The food here is more upscale than any other place in the area, but it’s still seriously hearty. There’s the Kitchen Sink sandwich, roast beef with french fries on Texas toast, and the Frank’s Filthy sandwich, which combines barbecued chicken and mac-and-cheese—an item that presumably wouldn’t have flown at Anthos.

Stephen makes his French toast sticks by cutting stale challah into batons, soaking them in orange custard, and then rolling them in cornflakes before browning each one on the griddle. “That’s for a guy who wants French toast, but doesn’t have time to sit down,” he says.

And where else does Stephen eat in the neighborhood? He suggests Randall Restaurant, a Spanish-American place, and Mo Gridder’s BBQ, the barbecue truck that parks just up Hunts Point Avenue.

At Mo Gridder’s, the ribs are toothsome, porky, and lacquered with a spiced, brown-sugary barbecue sauce.
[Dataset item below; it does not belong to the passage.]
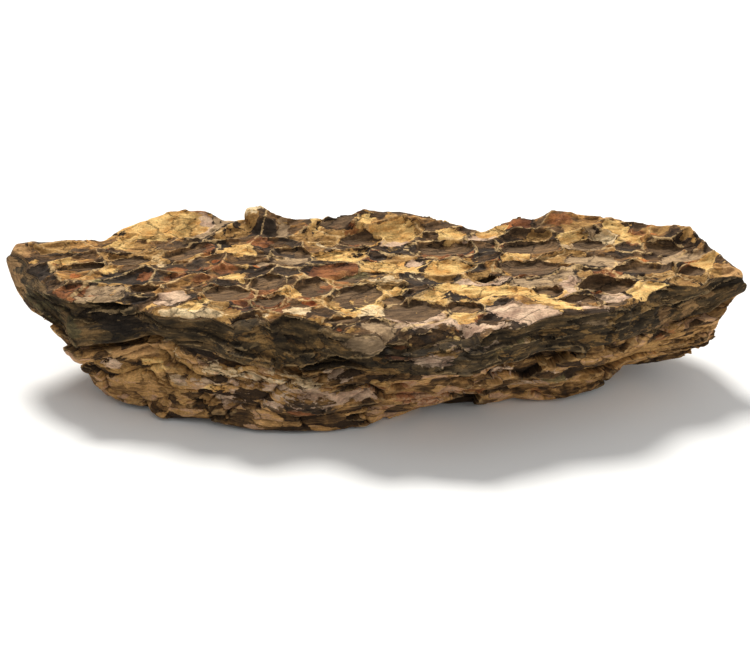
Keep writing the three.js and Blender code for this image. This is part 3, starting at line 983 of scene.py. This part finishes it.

Mo Gridder’s “customer lounge” is actually the waiting room of Hunts Point Auto Sales and Service, where you can listen to the mechanics shoot the breeze or peruse The Bronx in the Innocent Years, which sits on the table.

I order stewed goat and pernil from the counter at Randall Restaurant and can barely lug my overloaded plate to a table. The goat is tough and gristly, but the pernil is fantastic, with big shards of crunchy pork skin. The roomy but spartan restaurant is mostly populated with police officers and bus drivers in uniform, all eating similarly enormous plates of rice, beans, and meat.

By chance, I come upon La Misma Nelly Coffee Shop, sandwiched between two auto-repair shops, tiny and easy to miss. (It’s just down the street from the very democratic Mr. Wedge strip club, with a weekly dance contest that welcomes all comers.)

The place has a small steam table, behind which the Dominican owner dishes up orders for the market workers as they trickle in. I have a bowl of yellow rice and bacalao (salt cod stew), which costs exactly $3 and features lovely, firm bits of salt cod mingled with soft, cooked-down tomato and red pepper. It’s the best thing I’ve eaten yet.

“You gotta come Friday for the camarones!” a friendly patron tells me. I think I will. For that and for the dance contest, of course.